MEMPHIS, Tenn. (BP) — An evangelical Christian conference honoring Martin Luther King Jr. found an audience that far surpassed even the 4,000 people gathered April 3-4 at the Memphis Convention Center.
The number of views of the conference’s proceedings by live video streaming exceeded one million, The Gospel Coalition (TGC) announced April 9. By comparison, TGC’s 2017 national conference recorded 57,000 livestream views, according to the organization.
The massive online audience viewed the event — “MLK50: Gospel Reflections From the Mountaintop” — on the occasion of the 50th anniversary of the assassination of King, the leading light of the civil rights movement who was shot down April 4, 1968, in Memphis. TGC and the Southern Baptist Ethics & Religious Liberty Commission (ERLC) co-hosted the conference, which was held in conjunction with many remembrances in Memphis of King.
The conference not only honored King’s life and ministry but assessed the state of racial justice in America and what is required to achieve unity. Rooting their appeals in the Gospel of Christ, speakers and panelists told the Memphis and online audiences that Christians must pay a price to gain racial unity and white evangelicals need to repent of their failures on the issue.
Conference organizers pointed to the work of God and a new desire to overcome racism in explaining the livestream popularity of the conference.
“We earnestly planned for this event for almost two years, but we attribute the high attendance and incredibly big livestream audience to a movement of the Spirit of God,” said Daniel Darling, the ERLC’s vice president for communications. “This moment — 50 years since the death of Dr. King — and the rising racial tension in America have brought us to a unique place.
“There is a fresh hunger among believers to see the church of Jesus Christ live out the Gospel and display what the multi-ethnic kingdom of God looks like,” Darling told Baptist Press in written comments. “We are overjoyed that God has given us an opportunity to obey the Gospel demands and work for racial justice in our communities. We hope that this event is just the beginning of a movement of repentance and action in churches and communities across the country.”

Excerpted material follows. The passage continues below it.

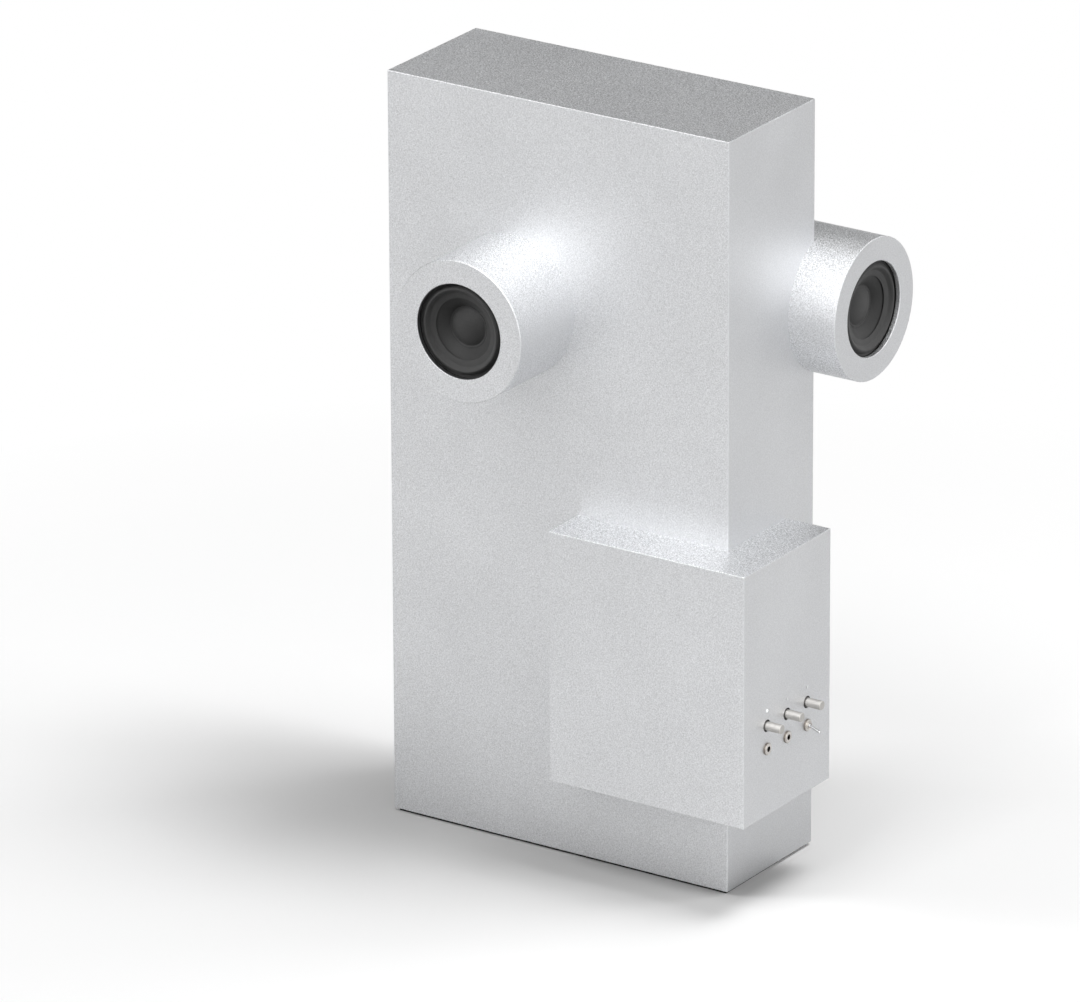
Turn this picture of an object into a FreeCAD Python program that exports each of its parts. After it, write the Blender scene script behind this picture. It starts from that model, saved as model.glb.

Collin Hansen, TGC’s editorial director, told BP in a written statement, “The rising generation of Christian leaders wants guidance in how the Bible and Gospel of Jesus Christ guide the public practice of their faith. Never before have we seen these churches and denominations come together with unshakable confidence in the power of God and His Word for an honest, sometimes painful and ultimately necessary conversation over our national struggles with racism.”
The conference included the announcement of an initiative and the collection of an offering to benefit Memphis:
— Conference hosts unveiled the MLK50 Dream Forward Scholarship Initiative, which will enable minority students in Memphis to receive financial aid to participating Christian colleges, universities and seminaries. As of today (April 12), $1.516 million has been raised, and more than 20 schools are participating. Several are Southern Baptist seminaries and Baptist colleges or universities. More schools are expected to join in the effort.
— Attendees gave to an offering for the Memphis Christian Pastors Network during the conference. The offering to the network, a multi-ethnic coalition seeking to foster racial unity and meet needs in the city, totaled $17,082 as of April 12.